WHAT THE TASK REQUIRES: Every entry must be copied word for word.

INFORMATION PROVIDED:
<<<<
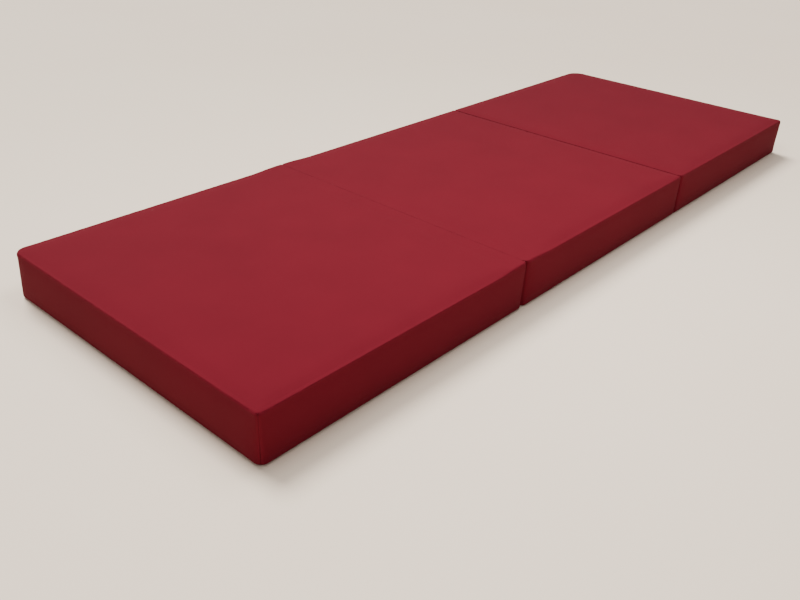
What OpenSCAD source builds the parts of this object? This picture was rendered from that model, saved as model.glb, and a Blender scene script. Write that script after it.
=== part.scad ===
// Tri-fold futon mattress: three foam sections, each in its own zipped cloth cover, joined by two
// cloth hinges so that the mattress folds like a fan into a stack one section long.
// The length lies along X, the front side faces -Y, the zips are at the back, +Y, and the floor is Z = 0.
// The origin is at the middle of the underside.

/* [Mattress] */
// Length of one section, from fold line to fold line
section_l = 650; // [450:1:900]
// Width across the mattress
mattress_w = 700; // [500:1:1400]
// Thickness of the mattress
mattress_h = 100; // [70:1:200]
// Slack between the end faces of two neighbouring sections
fold_gap = 2; // [1:0.5:6]

/* [Cover] */
// Thickness of the cover cloth with its backing
cloth_t = 1; // [0.5:0.1:2]
// Radius of the upright corners, seen from above
corner_r = 24; // [22:1:34]
// Radius of the rolled top edges
top_edge_r = 8; // [4:0.5:16]
// Radius of the rolled bottom edges
bottom_edge_r = 20; // [4:0.5:21]
// Number of flats in each rolled edge
roll_steps = 5; // [3:1:8]
// Room between the foam and the cloth at the sides
foam_ease = 0.3; // [0.2:0.1:2]

/* [Fold hinges] */
// Width of the cloth hinge strip that joins two sections
strip_w = 30; // [16:1:60]
// Thickness of the hinge strip
strip_t = 0.8; // [0.4:0.1:1.5]

/* [Zips] */
// Height of the opening between the two back borders, where the slider runs
zip_opening = 13; // [12:0.5:20]
// Reach of each zip tape from the middle of the zip
tape_w = 16; // [12:0.5:24]
// Thickness of the zip tape
tape_t = 0.6; // [0.3:0.1:1]
// Height of one row of zip teeth
teeth_w = 2.7; // [2:0.1:3.4]
// Depth of the zip teeth, front to back
teeth_t = 2; // [1.2:0.1:3]
// Slot between the two rows of teeth, where the web of the slider runs
teeth_slot = 1.2; // [1:0.1:2]
// Length of each end stop
stop_l = 3; // [2:0.5:5]
// Room behind the back border for the tapes and the inner plate of the slider
zip_room = 3.2; // [2.6:0.1:5]
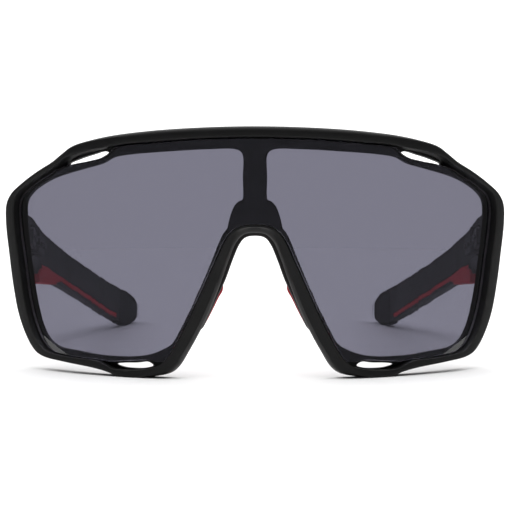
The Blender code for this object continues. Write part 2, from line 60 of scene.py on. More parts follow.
>>>>
ANSWER IN FULL:
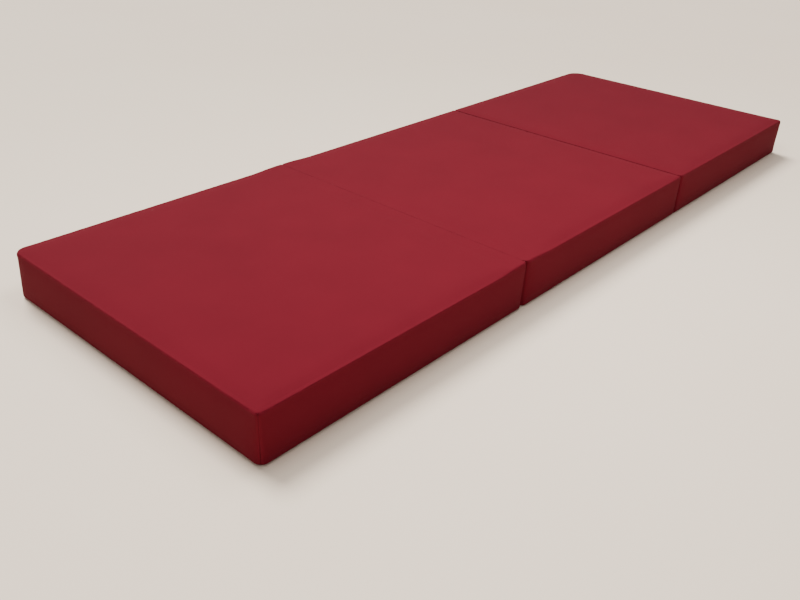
What OpenSCAD source builds the parts of this object? This picture was rendered from that model, saved as model.glb, and a Blender scene script. Write that script after it.
=== part.scad ===
// Tri-fold futon mattress: three foam sections, each in its own zipped cloth cover, joined by two
// cloth hinges so that the mattress folds like a fan into a stack one section long.
// The length lies along X, the front side faces -Y, the zips are at the back, +Y, and the floor is Z = 0.
// The origin is at the middle of the underside.

/* [Mattress] */
// Length of one section, from fold line to fold line
section_l = 650; // [450:1:900]
// Width across the mattress
mattress_w = 700; // [500:1:1400]
// Thickness of the mattress
mattress_h = 100; // [70:1:200]
// Slack between the end faces of two neighbouring sections
fold_gap = 2; // [1:0.5:6]

/* [Cover] */
// Thickness of the cover cloth with its backing
cloth_t = 1; // [0.5:0.1:2]
// Radius of the upright corners, seen from above
corner_r = 24; // [22:1:34]
// Radius of the rolled top edges
top_edge_r = 8; // [4:0.5:16]
// Radius of the rolled bottom edges
bottom_edge_r = 20; // [4:0.5:21]
// Number of flats in each rolled edge
roll_steps = 5; // [3:1:8]
// Room between the foam and the cloth at the sides
foam_ease = 0.3; // [0.2:0.1:2]

/* [Fold hinges] */
// Width of the cloth hinge strip that joins two sections
strip_w = 30; // [16:1:60]
// Thickness of the hinge strip
strip_t = 0.8; // [0.4:0.1:1.5]

/* [Zips] */
// Height of the opening between the two back borders, where the slider runs
zip_opening = 13; // [12:0.5:20]
// Reach of each zip tape from the middle of the zip
tape_w = 16; // [12:0.5:24]
// Thickness of the zip tape
tape_t = 0.6; // [0.3:0.1:1]
// Height of one row of zip teeth
teeth_w = 2.7; // [2:0.1:3.4]
// Depth of the zip teeth, front to back
teeth_t = 2; // [1.2:0.1:3]
// Slot between the two rows of teeth, where the web of the slider runs
teeth_slot = 1.2; // [1:0.1:2]
// Length of each end stop
stop_l = 3; // [2:0.5:5]
// Room behind the back border for the tapes and the inner plate of the slider
zip_room = 3.2; // [2.6:0.1:5]
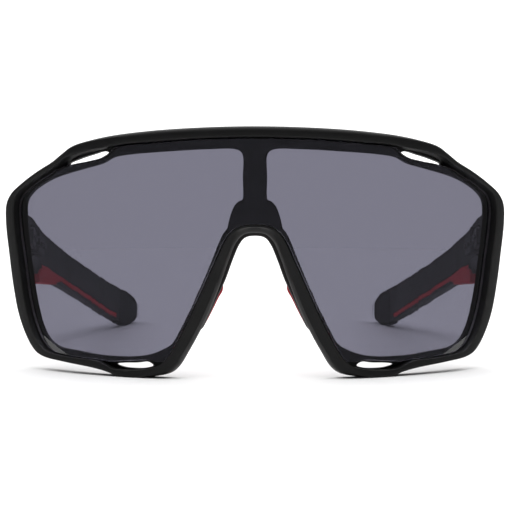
The Blender code for this object continues. Write part 2, from line 60 of scene.py on. More parts follow.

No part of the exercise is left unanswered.